August 4th, 2008 by Kim

This is for everyone whose Facebook page has ever included emoticons, a list of 300 of their favorite movies, suggestive pictures of themselves in Halloween costumes, Dashboard Confessional lyrics, or “mermaids” and “terrible 80s music” under the Interests sections of their profiles.

As someone who is guilty of at least two of the above, I want to know — is it time for us to “grow up” on Facebook?

As the massive social networking site has evolved and exploded — more than tripling its user numbers from 24 million last year to 90 million this year — it’s changing from a place where you could keep in touch with (or stalk) your college buddies to a mine field of strange people from your past, potential employers, co-workers, your boss — even parents.

There is nothing ostensibly wrong with “friending” someone you work with. I’m “friends” both on Facebook AND in the real world with plenty of my co-workers and people I meet professionally. (And I know many of them read this blog — hi!)

But Facebook friendship isn’t always easy; and it’s not always the more the merrier. Quarterlifers need to be aware that as their networks change from college and high school pals to include people with whom you need to maintain a professional decorum in the real, non-online world, the entire purpose of Facebook shifts.

It’s especially difficult for young journalists who don’t want their personal history, friends’ wacky wall comments and especially political views out there for everyone to see.
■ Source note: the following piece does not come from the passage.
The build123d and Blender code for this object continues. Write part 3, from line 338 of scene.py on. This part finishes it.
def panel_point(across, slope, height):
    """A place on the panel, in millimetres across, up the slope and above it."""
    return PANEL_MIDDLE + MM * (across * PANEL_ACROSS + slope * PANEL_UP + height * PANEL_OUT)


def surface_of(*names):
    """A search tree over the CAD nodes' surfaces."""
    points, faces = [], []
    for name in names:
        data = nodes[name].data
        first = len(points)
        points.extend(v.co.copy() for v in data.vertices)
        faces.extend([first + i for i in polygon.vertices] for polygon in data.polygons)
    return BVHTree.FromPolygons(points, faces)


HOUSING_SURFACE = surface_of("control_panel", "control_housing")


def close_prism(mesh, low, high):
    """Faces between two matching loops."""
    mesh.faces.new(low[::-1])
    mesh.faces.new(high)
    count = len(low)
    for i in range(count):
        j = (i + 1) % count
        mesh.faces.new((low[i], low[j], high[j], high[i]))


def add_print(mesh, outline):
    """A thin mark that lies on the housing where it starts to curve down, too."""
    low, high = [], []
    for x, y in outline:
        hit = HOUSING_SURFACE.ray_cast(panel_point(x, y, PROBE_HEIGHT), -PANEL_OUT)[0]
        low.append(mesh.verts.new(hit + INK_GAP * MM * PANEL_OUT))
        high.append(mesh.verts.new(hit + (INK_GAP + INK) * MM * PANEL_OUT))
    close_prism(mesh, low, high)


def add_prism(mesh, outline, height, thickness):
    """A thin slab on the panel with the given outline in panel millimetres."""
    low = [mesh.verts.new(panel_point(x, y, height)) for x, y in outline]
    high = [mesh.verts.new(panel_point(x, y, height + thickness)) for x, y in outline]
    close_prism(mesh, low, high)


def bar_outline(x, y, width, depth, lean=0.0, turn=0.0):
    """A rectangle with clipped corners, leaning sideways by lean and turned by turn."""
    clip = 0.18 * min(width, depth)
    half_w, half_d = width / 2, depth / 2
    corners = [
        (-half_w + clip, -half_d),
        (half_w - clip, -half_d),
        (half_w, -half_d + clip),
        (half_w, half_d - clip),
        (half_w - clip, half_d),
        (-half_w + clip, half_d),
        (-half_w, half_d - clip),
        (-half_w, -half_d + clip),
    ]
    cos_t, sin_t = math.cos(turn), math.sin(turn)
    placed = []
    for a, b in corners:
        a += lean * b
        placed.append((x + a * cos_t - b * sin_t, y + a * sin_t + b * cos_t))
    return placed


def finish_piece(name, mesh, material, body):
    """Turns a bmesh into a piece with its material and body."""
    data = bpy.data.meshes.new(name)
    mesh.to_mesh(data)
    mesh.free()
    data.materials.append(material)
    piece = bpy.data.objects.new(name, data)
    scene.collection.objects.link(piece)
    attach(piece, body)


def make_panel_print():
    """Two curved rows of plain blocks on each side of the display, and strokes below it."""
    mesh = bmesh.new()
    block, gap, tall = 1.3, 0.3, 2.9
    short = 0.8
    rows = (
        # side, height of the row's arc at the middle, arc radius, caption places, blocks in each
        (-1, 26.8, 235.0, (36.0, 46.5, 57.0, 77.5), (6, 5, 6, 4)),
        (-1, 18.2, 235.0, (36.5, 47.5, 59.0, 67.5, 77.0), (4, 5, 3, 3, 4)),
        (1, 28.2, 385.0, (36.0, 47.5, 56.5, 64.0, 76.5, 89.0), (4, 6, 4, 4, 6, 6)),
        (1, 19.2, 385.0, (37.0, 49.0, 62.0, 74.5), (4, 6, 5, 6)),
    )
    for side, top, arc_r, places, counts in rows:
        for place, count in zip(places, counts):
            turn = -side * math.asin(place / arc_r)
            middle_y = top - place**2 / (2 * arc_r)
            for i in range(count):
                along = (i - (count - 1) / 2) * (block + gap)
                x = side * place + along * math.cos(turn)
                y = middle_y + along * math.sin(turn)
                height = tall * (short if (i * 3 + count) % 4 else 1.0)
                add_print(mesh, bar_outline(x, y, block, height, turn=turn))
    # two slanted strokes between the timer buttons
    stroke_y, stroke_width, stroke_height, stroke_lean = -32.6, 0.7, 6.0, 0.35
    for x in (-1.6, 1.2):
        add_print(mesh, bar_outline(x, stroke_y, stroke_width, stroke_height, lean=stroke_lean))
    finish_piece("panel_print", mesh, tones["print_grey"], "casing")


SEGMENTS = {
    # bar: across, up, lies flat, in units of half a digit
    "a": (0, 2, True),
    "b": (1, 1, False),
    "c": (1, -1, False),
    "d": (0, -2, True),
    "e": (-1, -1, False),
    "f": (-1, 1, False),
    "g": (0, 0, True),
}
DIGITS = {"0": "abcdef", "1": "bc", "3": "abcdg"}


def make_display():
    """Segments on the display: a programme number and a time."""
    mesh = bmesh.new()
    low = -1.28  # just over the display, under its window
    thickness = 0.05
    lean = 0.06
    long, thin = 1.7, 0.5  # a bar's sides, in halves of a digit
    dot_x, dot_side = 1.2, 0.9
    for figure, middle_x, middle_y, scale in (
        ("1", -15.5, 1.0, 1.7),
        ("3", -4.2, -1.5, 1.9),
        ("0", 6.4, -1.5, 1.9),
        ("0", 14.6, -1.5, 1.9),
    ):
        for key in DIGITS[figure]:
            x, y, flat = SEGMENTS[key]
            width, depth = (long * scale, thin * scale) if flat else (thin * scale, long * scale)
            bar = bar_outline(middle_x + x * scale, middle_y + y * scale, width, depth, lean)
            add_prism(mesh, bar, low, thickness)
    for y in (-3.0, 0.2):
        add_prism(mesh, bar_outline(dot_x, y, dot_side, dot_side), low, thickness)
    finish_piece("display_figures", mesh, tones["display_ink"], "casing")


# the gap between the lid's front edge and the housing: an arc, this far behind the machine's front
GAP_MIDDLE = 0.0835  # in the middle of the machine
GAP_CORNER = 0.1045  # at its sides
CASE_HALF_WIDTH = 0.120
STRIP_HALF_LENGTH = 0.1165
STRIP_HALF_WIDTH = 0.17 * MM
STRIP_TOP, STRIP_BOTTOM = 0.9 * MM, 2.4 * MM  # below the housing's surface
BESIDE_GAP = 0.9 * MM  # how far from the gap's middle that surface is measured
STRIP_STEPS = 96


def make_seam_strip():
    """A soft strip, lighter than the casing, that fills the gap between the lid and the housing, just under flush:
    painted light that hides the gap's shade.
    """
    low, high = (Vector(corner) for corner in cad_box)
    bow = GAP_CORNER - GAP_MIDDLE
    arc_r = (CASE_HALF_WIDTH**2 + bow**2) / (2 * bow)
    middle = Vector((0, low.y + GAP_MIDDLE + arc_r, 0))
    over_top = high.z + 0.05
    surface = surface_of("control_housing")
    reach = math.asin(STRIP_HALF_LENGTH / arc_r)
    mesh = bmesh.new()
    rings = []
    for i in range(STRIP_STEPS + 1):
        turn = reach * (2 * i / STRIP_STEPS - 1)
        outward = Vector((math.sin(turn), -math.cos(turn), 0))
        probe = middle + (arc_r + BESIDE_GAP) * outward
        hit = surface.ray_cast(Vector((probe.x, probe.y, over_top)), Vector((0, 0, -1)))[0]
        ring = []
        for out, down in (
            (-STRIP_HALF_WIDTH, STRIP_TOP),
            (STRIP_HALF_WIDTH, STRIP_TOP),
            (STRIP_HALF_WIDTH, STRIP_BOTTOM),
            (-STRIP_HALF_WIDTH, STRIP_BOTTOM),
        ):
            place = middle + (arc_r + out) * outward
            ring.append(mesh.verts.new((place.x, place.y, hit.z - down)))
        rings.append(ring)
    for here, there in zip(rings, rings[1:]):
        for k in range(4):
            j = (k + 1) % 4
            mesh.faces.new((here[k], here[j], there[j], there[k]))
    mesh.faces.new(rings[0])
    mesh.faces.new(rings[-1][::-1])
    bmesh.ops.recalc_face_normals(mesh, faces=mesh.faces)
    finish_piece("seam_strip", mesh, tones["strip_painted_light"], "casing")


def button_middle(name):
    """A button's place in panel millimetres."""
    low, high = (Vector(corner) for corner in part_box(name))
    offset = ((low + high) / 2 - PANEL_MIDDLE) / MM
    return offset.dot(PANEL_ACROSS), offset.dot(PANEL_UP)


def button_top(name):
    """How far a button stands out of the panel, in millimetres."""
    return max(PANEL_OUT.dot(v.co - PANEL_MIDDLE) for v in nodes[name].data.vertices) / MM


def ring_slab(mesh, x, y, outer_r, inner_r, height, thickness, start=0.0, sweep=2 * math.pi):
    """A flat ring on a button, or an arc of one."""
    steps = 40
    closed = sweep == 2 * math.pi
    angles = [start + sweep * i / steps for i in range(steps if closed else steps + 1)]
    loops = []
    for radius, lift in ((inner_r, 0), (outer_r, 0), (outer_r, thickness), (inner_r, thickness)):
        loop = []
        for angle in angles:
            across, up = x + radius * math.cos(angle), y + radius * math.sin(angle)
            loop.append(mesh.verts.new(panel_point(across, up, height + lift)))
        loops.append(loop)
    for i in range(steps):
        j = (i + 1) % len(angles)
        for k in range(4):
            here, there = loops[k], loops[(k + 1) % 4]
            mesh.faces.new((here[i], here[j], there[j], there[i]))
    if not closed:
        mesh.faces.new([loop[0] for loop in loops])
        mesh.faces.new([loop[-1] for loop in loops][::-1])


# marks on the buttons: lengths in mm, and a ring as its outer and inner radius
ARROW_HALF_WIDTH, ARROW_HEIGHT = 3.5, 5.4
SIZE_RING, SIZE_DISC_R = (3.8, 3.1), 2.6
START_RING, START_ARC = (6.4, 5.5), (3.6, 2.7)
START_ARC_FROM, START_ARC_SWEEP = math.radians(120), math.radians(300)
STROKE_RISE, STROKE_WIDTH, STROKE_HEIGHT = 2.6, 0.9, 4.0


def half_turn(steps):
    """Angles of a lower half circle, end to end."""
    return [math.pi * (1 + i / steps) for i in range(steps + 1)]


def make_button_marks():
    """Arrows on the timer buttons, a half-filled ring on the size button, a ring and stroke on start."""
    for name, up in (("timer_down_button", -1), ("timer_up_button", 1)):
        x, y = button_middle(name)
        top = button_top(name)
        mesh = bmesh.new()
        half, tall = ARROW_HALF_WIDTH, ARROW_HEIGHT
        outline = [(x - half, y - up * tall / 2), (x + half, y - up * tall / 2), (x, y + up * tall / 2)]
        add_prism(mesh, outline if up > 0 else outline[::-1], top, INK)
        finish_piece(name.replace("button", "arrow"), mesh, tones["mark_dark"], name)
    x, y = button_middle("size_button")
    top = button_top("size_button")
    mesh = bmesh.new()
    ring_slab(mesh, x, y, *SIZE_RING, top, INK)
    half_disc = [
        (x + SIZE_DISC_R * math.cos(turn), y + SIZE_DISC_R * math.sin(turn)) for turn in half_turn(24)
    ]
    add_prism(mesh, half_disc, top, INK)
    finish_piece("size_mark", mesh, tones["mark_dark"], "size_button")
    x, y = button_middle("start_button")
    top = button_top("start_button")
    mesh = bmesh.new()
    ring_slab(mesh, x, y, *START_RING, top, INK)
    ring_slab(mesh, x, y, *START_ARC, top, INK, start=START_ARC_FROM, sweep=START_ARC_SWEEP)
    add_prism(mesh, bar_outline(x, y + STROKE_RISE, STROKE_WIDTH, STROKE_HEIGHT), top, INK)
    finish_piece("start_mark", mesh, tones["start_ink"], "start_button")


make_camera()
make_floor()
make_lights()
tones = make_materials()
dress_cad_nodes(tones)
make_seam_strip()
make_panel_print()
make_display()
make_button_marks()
A friend told me recently that she had been friended by several people she’d interviewed for stories. She didn’t want to turn them down lest they take offense.

You have to decide whether Facebook is a place to stay in touch with friends OR a site for networking with professional types who could potentially offer you a job — or who are in the position to make decisions about your current one. I don’t believe it can be both. Info you might deem absolutely vital for friends — relationship status, photos from recent parties — I don’t think you’d want all that on display for your boss. But if both are visiting your page….

How to strike a balance?

First off, here’s a hilarious and useful list from Express Night Out on “How to Maintain Your (Relative) Cool on Facebook.” The list of tips includes such gems as:

» Don’t get too angst-y and existential on us (yes, English majors, we’re talking to you). If we have to Google your interests you’ll seem intellectual and cool, but if it’s not in the top three on the search results list we’ll know you don’t really know what it is either. And being interested in “spontaneity” is an oxymoron.

Or how about this one:

» Feel free to mock the political and religious views categories. (i.e. Religious views: David Sedaris). Just know you’ll be judged by people, such as God.

(For the record, my Religious Views read: “Church of God the Utterly Indifferent.”)

If your Facebook page is turning into more of a professional networking site than a social one, my advice would be to do a thorough editing of your profile — not SO thorough that you wipe away your whole personality, but enough so that it’s interesting but professional. Take down or un-tag yourself from questionable photos. List your actual age and hometown — not 106 years old and from Reykjavik, Iceland. If your ego simply can’t part with your wall comments, employ Limited Profile when needed.